What is the Software Development Life Cycle?
The software development life cycle (SDLC) is a process used for structuring the development of any software system, from initiation through to implementation. An increase in demand for software to meet customer needs effectively but with less cost and faster delivery, has put tremendous pressure on modern organizations. In order to stay competitive, companies need to correctly build their software, as well as transform their businesses by following efficient software engineering methodologies, practices, and concepts. If these the changes are not met, it can mean a drop in productivity and ultimately, the failure of the business. Customer interaction at all levels along with the right methodology for implementing the software, is crucial to the success of any organization.
Why use the Software Development Life Cycle?

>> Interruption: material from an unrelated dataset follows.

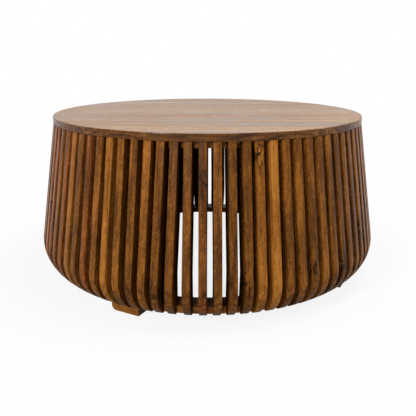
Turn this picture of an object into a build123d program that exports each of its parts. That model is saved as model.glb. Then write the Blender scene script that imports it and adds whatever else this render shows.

SDLC is considered to be the foundation for all software development methodologies, with various activities associated with each level. Activities such as budgets, requirements gathering, and documentation writing, are included in the cycle, as well as the more technical elements. SDLC usually begins with determining customer business needs, which is followed by implementation and testing. The cycle ends when all requirements have been fulfilled. The software development life cycle comprises of seven distinct phases:
Phase 1: Planning
In the planning phase, project goals are determined and a high-level plan for the intended project is established. Planning is the most fundamental and critical organizational phase. The three primary activities involved in the planning phase are as follows:
- Identification of the system for development
- Feasibility assessment
- Creation of project plan
Phase 2: Analysis
In the analysis phase, end user business requirements are analyzed and project goals converted into the defined system functions that the organization intends to develop. The three primary activities involved in the analysis phase are as follows:
- Gathering business requirement
- Creating process diagrams
- Performing a detailed analysis
Business requirement gathering is the most crucial part at this level of SDLC. Business requirements are a brief set of business functionalities that the system needs to meet in order to be successful. Technical details such as the types of technology used in the implementation of the system need not be defined in this phase. A sample business requirement might look like “The system must track all the employees by their respective department, region, and the designation”. This requirement is showing no such detail as to how the system is going to implement this requirement, but rather what the system must do with respect to the business.
Phase 3: Design
In the design phase, we describe the desired features and operations of the system. This phase includes business rules, pseudo-code, screen layouts, and other necessary documentation. The two primary activities involved in the design phase are as follows:
- Designing of IT infrastructure
- Designing of system model
To avoid any crash, malfunction, or lack of performance, the IT infrastructure should have solid foundations. In this phase, the specialist recommends the kinds of clients and servers needed on a cost and time basis, and technical feasibility of the system. Also, in this phase, the organization creates interfaces for user interaction. Other than that, data models and entity relationship diagrams (ERDs) are also created in the same phase.
Phase 4: Development
In the development phase, all the documents from the previous phase are transformed into the actual system. The two primary activities involved in the development phase are as follows:
- Development of IT infrastructure
- Development of database and code
In the design phase, only the blueprint of the IT infrastructure is provided, whereas in this phase the organization actually purchases and installs the respective software and hardware in order to support the IT infrastructure. Following this, the creation of the database and actual code can begin to complete the system on the basis of given specifications.
Phase 5: Testing
In the testing phase, all the pieces of code are integrated and deployed in the testing environment. Testers then follow Software Testing Life Cycle activities to check the system for errors, bugs, and defects to verify the system’s functionalities work as expected or not, often. The two primary activities involved in the testing phase are as follows:
- Writing test cases
- Execution of test cases
Testing is a critical part of software development life cycle. To provide quality software, an organization must perform testing in a systematic way. Once test cases are written, the tester executes them and compares the expected result with an actual result in order to verify the system and ensure it operates correctly. Writing test cases and executing them manually is an intensive task for any organization, which can result in the success of any business if executed properly.
Phase 6: Deployment
During this next phase, the system is deployed to a real-life (the client’s) environment where the actual user begins to operate the system. All data and components are then placed in the production environment. This phase is also called referred to as ‘delivery.’
Phase 7: Maintenance
In the maintenance phase, any necessary enhancements, corrections, and changes will be made to make sure the system continues to work, and stay updated to meet the business goals. It is necessary to maintain and upgrade the system from time to time so it can adapt to future needs. The three primary activities involved in the maintenance phase are as follows:
- Support the system users
- System maintenance
- System changes and adjustment
The Importance of SDLC
It is necessary give structure to the several phases involved in software development efforts and SDLC serves that purpose. The cycle does not conclude until all the requirements have been fulfilled, and will continue until all the potential needs are adjusted within the system. The biggest advantage of the software development life cycle is that it provides control of the development process to some extent, and ensures the system complies with all the requirements that have been specified. However, there are some disadvantages to using SDLC. It does not work so well where there there are levels of uncertainty or unnecessary overheads. It directs the development efforts with an emphasis on planning, but the system does not encourage creative input or innovation throughout the lifecycle. For those reasons, organizations tend to adopt Agile, and other such methodologies, which are incremental rather than sequential.